August 31, 2012 · tips

Filter lines in log file with ERROR

A couple of days ago, a friend of mine was interested to know how to filter a log file (in my case a log4j log file) for ERRORs alone.

An hour of tricks sharing followed and here is the gist of the conversation that you will be interested in.

Find me wherever I am

Listing all the lines in the log file which has occurrences of ERROR is as simple as executing the following command

grep "ERROR" <YOUR LOG FILE NAME>

When there is a beginning

And if you are interested in the lines which start with ERROR, then it just involves the usage of the regular expression for "begin"

grep "^ERROR" <YOUR LOG FILE NAME>

...there's an end

A similar trick applies if you are interested in searching lines which has occurrences of "Exception" at the end of the line (specially in case of Java stack traces), then you would use

grep "Exception$" <YOUR LOG FILE NAME>

Don't be so sensitive

Good news is that you need not be case sensitive to grep with regard to search string. You could just use

grep -i "exception$" <YOUR LOG FILE NAME>

(i as in insensitive)

Second thoughts

That said, imagine you are printing the username or a unique trace id of your request in your logs and you would want to filter your log based on that. And suppose this username/trace id is located as the 3rd word in every line. To print the lines which has the third word as say "12345" and your log file delimiter is a space (which is generally the case unless you are logging as xml or json), then you could use

cut -d " " -f3 <YOUR LOG FILE NAME> | grep "12345"

where
	-d    " " says that your delimiter is a space
	-f3	  says that you interested in the 3rd delimiter tokenized string

Moving target

What if you wanted to filter lines on a live log file. Just add some "tail" to it and you are good to go

tail -f <YOUR LOG FILE NAME> | grep "ERROR"

Too bad, this does not take care of rolling files.

Less is more

Your production box threw some exception and you are expected to check it out. So, you know that the exception logs exist somewhere towards the end of the file. How do you search for the exception?

Open the file

less <YOUR LOG FILE NAME>

(Don't get me wrong, I love the vi editor but vi tries to load the entire file in its buffer and for large files like our typical log files, performance suffers)

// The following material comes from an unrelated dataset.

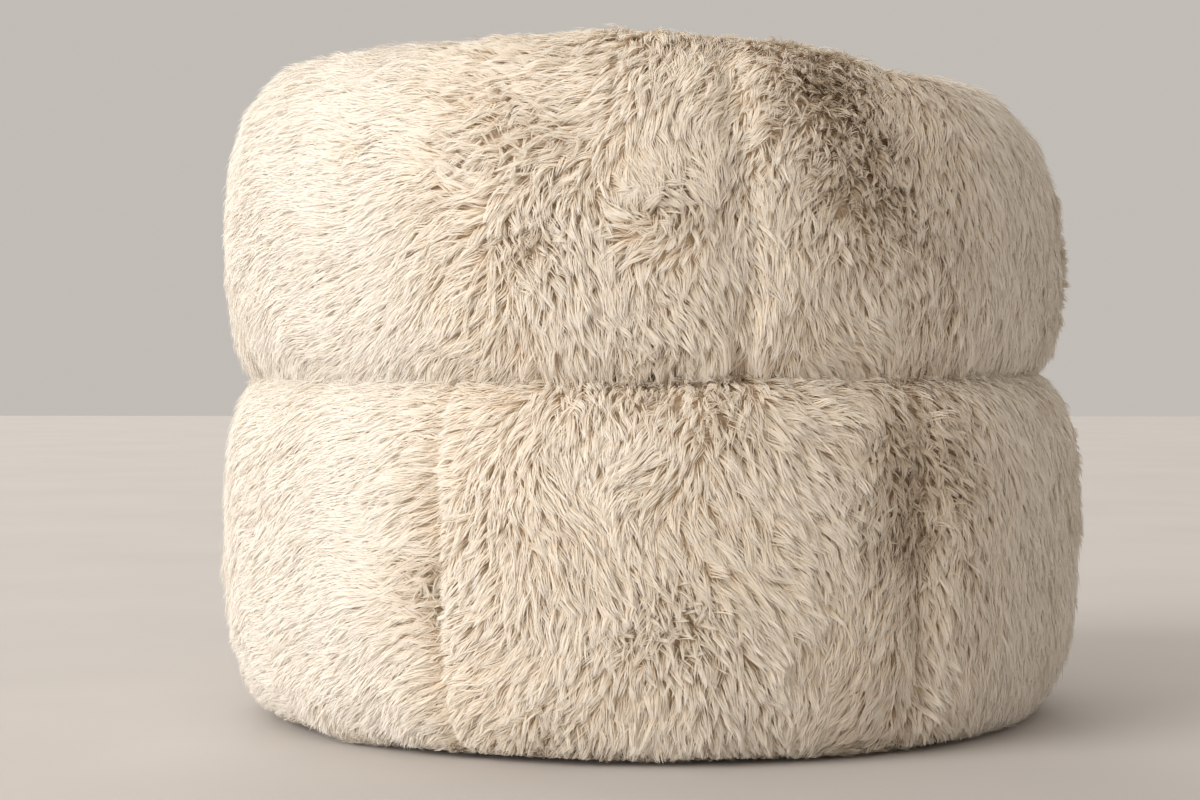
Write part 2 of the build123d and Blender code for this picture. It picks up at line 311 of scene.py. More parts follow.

So, yeah less <YOUR FILENAME> will open the file and keep you at the first page. If you need to go to the last page, press

Shift + G

Now, you are on the last line.

Sift though the last pages by pressing

b    (as in back)

and

f    (as in forward)

Elementary, Dr.Watson

So, if you would like to search for "Exception", just type

/Exception

You would get a

"Pattern not found" error

because the default search direction is forward.

To search backward, press

Shift + N

Keep pressing Shift + N to repeat search upwards

If you went past the search string upwards and would like to continue search downwards, then just press

n

and keep pressing n to repeat search downwards

Case-insensitive less search

If you like to make your search keywords insensitive, just type

-i

(remember -i toggles the case insensitivity)

Better to be a head of a dog

tail -f <YOUR LOG FILE> is awesome but if you are analysing the log files inside the less buffer and would like to do a tail of your file, all you need to do is to press

Shift + F

Well, that's all it is for now. I am sure there are many more awesome tricks that you can do in a shell which I don't know or didn't mention here. Please share your favourite trick so that I can do some serious show off to my friends.

PS : There is a way to open the file at the last line with less instead of opening the file at the first page and pressing Shift+G. Can't remember it and can't find it too.